Seattle Sounders with a chance to become an MLS dynasty? They're already there | Charles Boehm

Seattle Sounders - 2019 - MLS Cup parade

It’s become the most dependable tradition of the Audi MLS Cup Playoffs: the Seattle Sounders right in the thick of the championship hunt.


The Rave Green have never experienced an MLS campaign without postseason participation, and were one of the more emphatic winners in this year’s Round One as they clinically dispatched LAFC for the second year in a row. Ahead of their Western Conference Semifinal against FC Dallas on Tuesday (9:30 pm ET | TV & streaming info), it’s made them a hot pick to defend their 2019 title, with most oddsmakers fancying their chances as the best of the eight teams remaining in the bracket.


“Well, you need good players, you need good fans, you need good ownership, you need good organization,” head coach Brian Schmetzer told reporters when asked about his side’s longevity at the top in a Friday conference call. “We have a lot of things going for us here. You need good assistant coaches, they do a great job. It requires a lot of work, but it's something that I'm very proud of, that this franchise has been successful.”


Amid MLS parity, roster turnover and even a global viral pandemic, Seattle’s decade-plus of consistent contention is striking. And with two trophy hoists from three final trips over the past four years, they’ve found another gear under Schmetzer. Which quite rightly provokes debate over the potential application of the “dynasty” label, and possibly even that of MLS GOATs.

So will another Cup run this fall earn this crop of Sounders that best-ever distinction? I asked someone who’s been around the league since its inception as a player, club executive and television pundit, won an MLS Cup of his own back in 2002 and loves to invoke the subjective but sexy “superclub” sobriquet: Alexi Lalas.


“I think regardless if they go on and win it or not [this year], they are deserved members of that elite,” the FOX analyst said of Seattle.


“Look, it's a league built on manufactured parity, and that’s one of the things I love about the league, but it makes it that much more difficult to be a superclub,” added the former New England Revolution, MetroStars, Kansas City Wizards and LA Galaxy center back. “And they have held on that upper echelon type of [status] for a number of years.

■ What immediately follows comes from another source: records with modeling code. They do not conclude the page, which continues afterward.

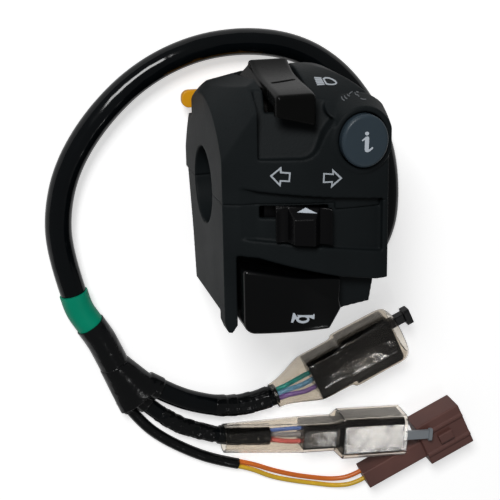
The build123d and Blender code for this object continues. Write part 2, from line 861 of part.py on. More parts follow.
horn_base_front = horn_base_z + horn_base_thickness
for x in horn_post_xs:
    lower_posts.append(rod(horn_post_radius, (x, -horn_stem_y, horn_base_front), (0, 0, 1),
                           well_back - horn_base_front + case_wall / 2))
    lower_holes.append(rod(small_screw_radius + running_gap, (x, -horn_stem_y, horn_base_z), (0, 0, 1),
                           horn_screw_length + seat_gap))
turn_base_back = -slider_back - running_gap - turn_base_thickness
for u in (-turn_post_left, turn_post_right):
    foot = turn_plane.from_local_coords((u, -turn_post_y, turn_base_back))
    lower_posts.append(rod(turn_post_radius, (foot.X - left, foot.Y, foot.Z),
                           (-turn_normal[0], 0, -turn_normal[2]), foot.Z - saddle_radius / 2))
lower_holes.append(rod(horn_stem_radius + free_gap, (horn_stem_x, -horn_stem_y, well_back - overrun / 4),
                       (0, 0, 1), overrun))
lower_holes.append(rod(gland_spigot_radius + running_gap, (gland_x, gland_y - overrun, gland_z), (0, 1, 0),
                       overrun + gland_spigot_length))
lower_holes.append(turned((-window_half_length, window_half_length),
                          (window_y - window_height / 2, window_y + window_height / 2), (slider_front, overrun)))

with BuildPart() as pocket:
    add(pocket_block)
    add(floor_back, mode=Mode.INTERSECT)

with BuildPart() as lower_envelope:
    add(lower_outer)
    add(rest_block)
    add(channel, mode=Mode.SUBTRACT)
    add(gland_notch, mode=Mode.SUBTRACT)

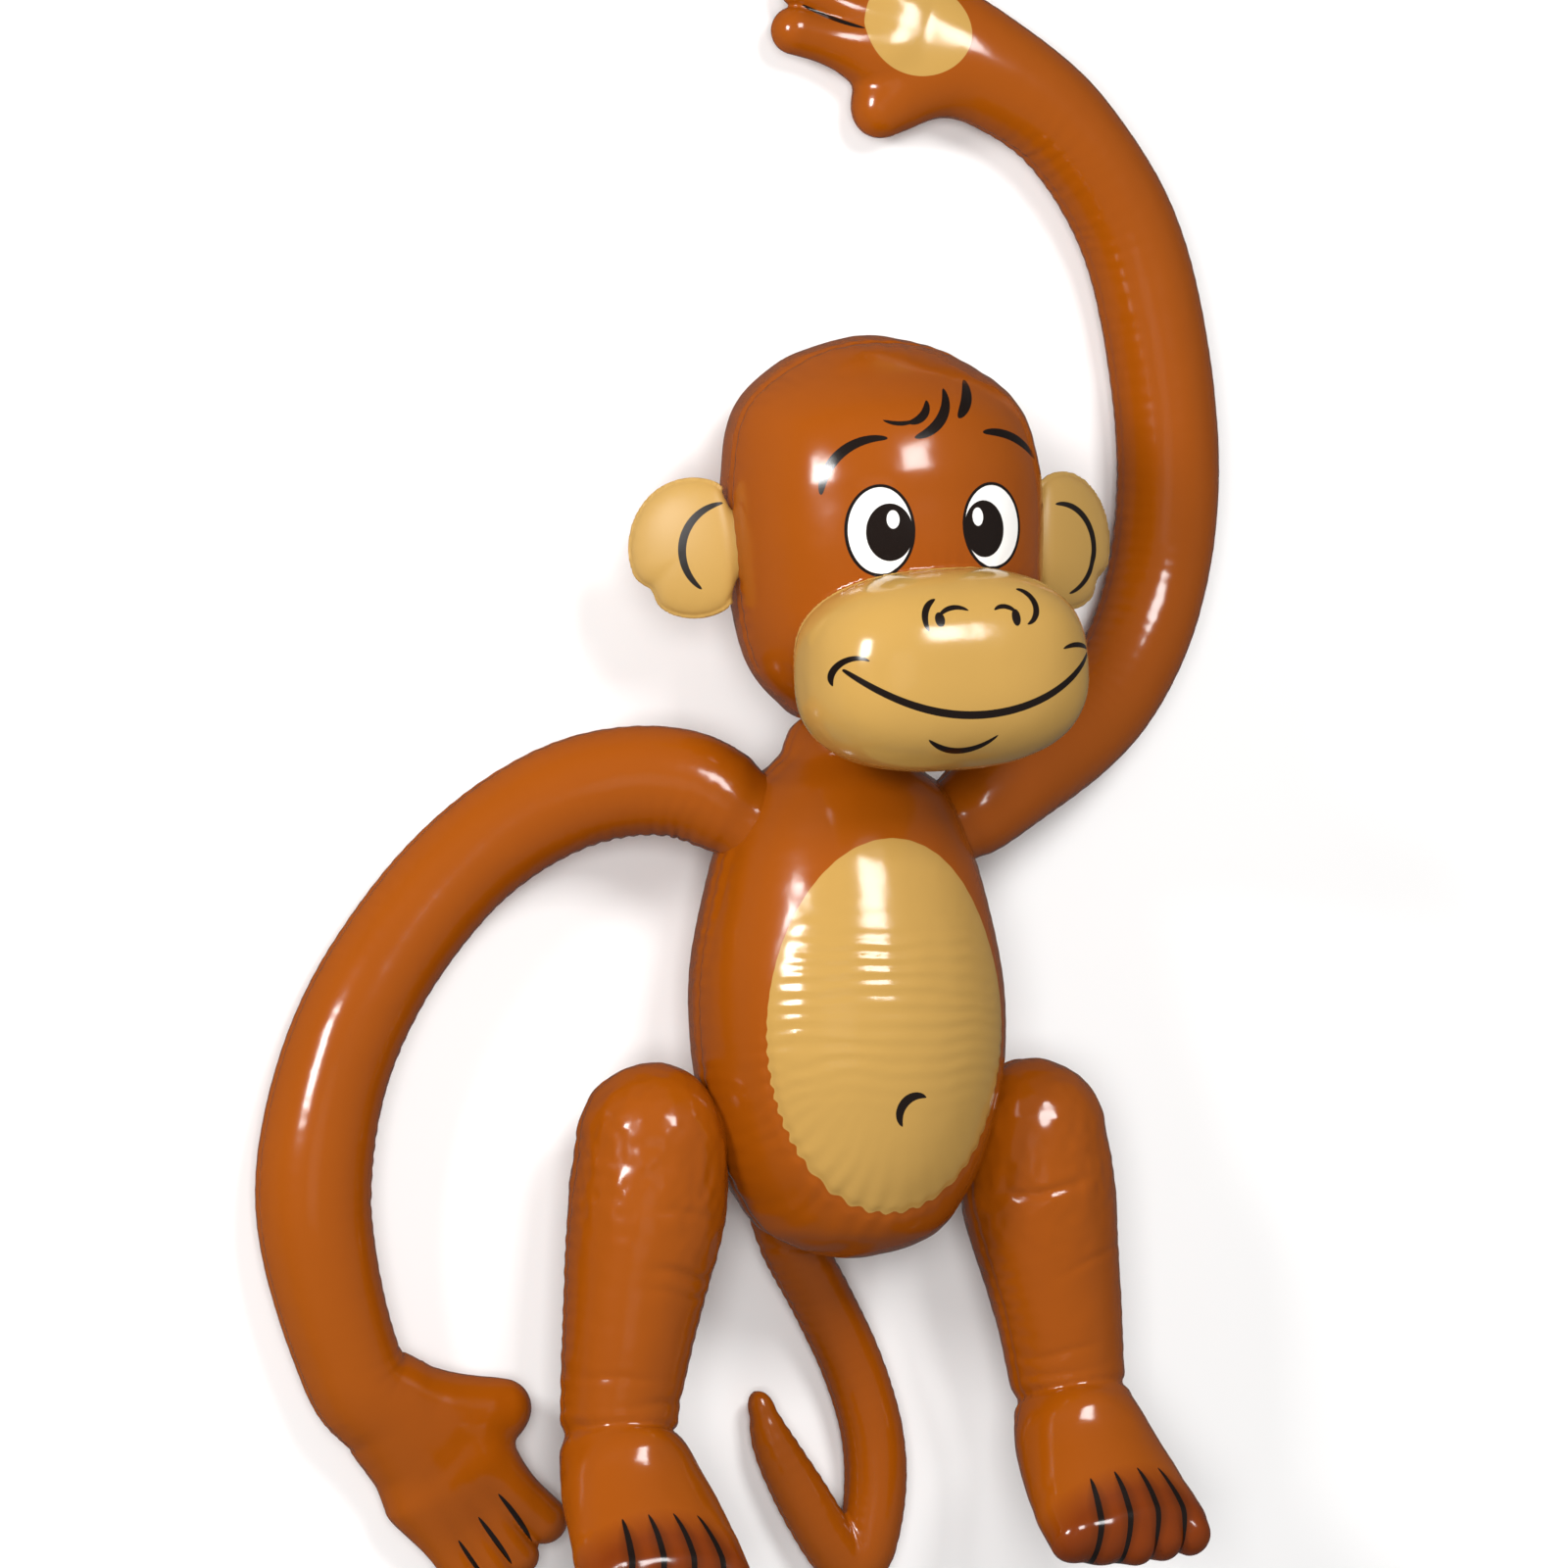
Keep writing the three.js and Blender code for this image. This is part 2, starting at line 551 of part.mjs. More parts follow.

I'm trying to think of when their last season that would be looked at as a failure was.”


Technically speaking, that might be 2018, when they fell to the Portland Timbers in a wild Western Conference Semifinals series decided on penalties – and even that setback did not kill their MLS-record streak of consecutive home playoff wins, which now stands at 13 matches and counting. And perhaps it proves the point. In four-plus years under Schmetzer, it can be argued anything short of a trip to the championship game is an anomaly, a disappointment.


As much as MLS is constructed to give everyone a fair shot, the clubs that have hoisted multiple MLS Cup trophies are a select group. Only six can claim that honor: the LA Galaxy with five Cups, D.C. United with four and Houston, San Jose, Sporting and Seattle level on two apiece. Fewer still have woven together multiple such triumphs with the same core group.

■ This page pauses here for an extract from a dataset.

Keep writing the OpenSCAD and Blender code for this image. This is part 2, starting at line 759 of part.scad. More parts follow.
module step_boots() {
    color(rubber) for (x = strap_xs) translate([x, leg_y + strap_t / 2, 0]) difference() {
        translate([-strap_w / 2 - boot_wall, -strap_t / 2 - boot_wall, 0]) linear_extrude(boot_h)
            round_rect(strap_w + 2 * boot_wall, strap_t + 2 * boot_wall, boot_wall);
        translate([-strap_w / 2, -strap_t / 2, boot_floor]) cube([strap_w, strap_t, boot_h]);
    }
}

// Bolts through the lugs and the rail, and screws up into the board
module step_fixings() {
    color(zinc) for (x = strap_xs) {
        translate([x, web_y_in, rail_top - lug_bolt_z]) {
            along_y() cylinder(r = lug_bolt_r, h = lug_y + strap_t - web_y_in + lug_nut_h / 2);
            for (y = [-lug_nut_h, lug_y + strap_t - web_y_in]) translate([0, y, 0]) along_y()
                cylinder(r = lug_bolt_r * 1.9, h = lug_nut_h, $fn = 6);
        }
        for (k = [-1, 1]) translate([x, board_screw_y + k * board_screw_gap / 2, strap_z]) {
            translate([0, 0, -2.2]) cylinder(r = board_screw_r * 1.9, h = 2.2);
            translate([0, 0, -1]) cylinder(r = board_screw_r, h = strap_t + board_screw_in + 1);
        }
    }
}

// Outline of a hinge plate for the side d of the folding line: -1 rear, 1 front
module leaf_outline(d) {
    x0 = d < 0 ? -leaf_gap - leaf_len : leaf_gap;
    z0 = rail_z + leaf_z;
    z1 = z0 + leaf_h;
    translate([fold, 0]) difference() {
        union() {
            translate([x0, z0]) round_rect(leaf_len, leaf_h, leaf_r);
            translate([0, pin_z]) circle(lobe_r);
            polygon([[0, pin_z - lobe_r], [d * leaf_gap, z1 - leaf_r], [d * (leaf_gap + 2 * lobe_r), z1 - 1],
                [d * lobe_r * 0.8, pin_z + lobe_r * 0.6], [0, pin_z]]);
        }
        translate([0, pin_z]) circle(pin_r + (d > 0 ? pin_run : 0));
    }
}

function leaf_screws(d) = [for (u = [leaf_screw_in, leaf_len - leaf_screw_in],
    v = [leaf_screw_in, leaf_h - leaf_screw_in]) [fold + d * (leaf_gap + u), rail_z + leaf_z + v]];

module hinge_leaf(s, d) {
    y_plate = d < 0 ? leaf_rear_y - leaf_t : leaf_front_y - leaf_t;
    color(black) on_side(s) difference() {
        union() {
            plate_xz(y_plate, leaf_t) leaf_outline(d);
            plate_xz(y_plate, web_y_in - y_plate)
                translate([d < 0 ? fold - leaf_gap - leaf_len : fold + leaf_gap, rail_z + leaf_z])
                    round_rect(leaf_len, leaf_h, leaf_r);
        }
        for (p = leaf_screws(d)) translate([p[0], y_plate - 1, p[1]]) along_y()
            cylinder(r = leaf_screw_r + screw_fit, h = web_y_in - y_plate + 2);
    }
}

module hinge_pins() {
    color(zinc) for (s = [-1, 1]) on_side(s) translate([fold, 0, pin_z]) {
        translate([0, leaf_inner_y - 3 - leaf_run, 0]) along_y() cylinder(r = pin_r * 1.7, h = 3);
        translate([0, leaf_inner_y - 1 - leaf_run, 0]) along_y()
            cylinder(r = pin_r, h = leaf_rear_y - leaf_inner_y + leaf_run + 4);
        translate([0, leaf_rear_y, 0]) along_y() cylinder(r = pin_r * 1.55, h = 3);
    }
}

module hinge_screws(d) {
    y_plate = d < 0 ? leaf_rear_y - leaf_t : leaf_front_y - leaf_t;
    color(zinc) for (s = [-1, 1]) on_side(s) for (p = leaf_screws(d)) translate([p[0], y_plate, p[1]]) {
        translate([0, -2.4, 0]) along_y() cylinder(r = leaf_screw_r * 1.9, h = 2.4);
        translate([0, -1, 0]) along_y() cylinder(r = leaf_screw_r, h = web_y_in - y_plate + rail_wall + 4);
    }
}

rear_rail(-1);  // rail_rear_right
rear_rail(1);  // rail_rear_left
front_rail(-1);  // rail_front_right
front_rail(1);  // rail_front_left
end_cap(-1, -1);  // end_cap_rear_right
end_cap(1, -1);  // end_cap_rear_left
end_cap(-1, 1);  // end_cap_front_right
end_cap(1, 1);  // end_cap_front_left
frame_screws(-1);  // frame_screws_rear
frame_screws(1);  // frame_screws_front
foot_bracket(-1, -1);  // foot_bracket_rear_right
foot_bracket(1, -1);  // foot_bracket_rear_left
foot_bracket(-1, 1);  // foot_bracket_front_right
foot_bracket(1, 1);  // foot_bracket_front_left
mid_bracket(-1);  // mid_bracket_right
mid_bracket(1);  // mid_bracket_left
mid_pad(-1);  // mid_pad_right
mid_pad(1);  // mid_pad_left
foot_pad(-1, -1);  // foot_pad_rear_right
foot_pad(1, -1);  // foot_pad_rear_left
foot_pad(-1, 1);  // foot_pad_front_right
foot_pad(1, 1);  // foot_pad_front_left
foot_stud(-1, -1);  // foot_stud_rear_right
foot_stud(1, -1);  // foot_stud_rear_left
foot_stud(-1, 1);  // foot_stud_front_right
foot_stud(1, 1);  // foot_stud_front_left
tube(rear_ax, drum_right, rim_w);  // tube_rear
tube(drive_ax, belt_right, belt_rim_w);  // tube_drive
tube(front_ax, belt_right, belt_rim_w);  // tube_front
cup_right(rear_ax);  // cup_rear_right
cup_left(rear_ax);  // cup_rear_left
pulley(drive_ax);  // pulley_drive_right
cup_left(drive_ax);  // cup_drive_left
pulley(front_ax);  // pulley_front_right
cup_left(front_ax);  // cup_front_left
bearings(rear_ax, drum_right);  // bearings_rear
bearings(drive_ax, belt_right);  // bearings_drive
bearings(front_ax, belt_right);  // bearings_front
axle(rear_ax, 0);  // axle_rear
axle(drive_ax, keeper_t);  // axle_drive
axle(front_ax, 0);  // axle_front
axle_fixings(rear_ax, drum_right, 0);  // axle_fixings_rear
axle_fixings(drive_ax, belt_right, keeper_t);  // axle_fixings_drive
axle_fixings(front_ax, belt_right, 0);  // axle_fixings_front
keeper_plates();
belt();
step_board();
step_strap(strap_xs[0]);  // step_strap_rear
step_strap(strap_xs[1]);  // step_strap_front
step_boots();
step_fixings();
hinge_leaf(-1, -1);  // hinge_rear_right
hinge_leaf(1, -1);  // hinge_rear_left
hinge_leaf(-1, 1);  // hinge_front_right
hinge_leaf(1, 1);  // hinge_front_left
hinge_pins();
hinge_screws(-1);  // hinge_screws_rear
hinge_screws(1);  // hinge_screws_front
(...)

LA’s peak reaped three titles in four years from 2011-14, led by Bruce Arena and the David Beckham-Landon Donovan-Robbie Keane troika. Marco Etcheverry and Jaime Moreno’s D.C. set the early standard with three of the league’s first four championships.


The Sounders’ current iteration seems to have every bit the same high standards for success as those – “it’s built into their DNA, it’s built into their culture,” said Schmetzer of his group – and similarly impactful stars, the attacking “Big Three” of Nico Lodeiro, Raul Ruidiaz and Jordan Morris, who’ve been particularly productive in the postseason:


  • Ruidiaz – 8 goals, 6 assists in 7 career MLS playoff matches
  • Lodeiro – 8g, 8a in 18 playoff matches
  • Morris – 6g, 3a in 13 playoff matches

From getting their big-ticket signings right to maximizing returns from domestic players (including, increasingly, academy products) and investing wisely in data and analytics, Seattle have done a little bit of everything well. And that includes their large fanbase, vibrant Lumen Field setting and strong presence in their market.


“You can't undervalue how important that environment is, with the 60,000 people there and how relevant the team is to that city and market. Even the color resonates,” said Lalas. “They own that city as much from a soccer perspective as any of those other teams that I talked about, and maybe even more so than some of them.


“I, at times, make fun of my friends up in Seattle – they invented the game and they invented the superclub and they invented everything else,” he added with a chuckle. “But I do have to take my hat off to what they have done. They are important to the league and they bring value to the league with what they are doing on the ground, and that consistency.”


Their own high expectations require the Sounders to not merely be a part of this conversation, but to end it, by going on to finish the job with another trip to the winners’ podium next month. That’s a lofty standard, and that’s how they like it.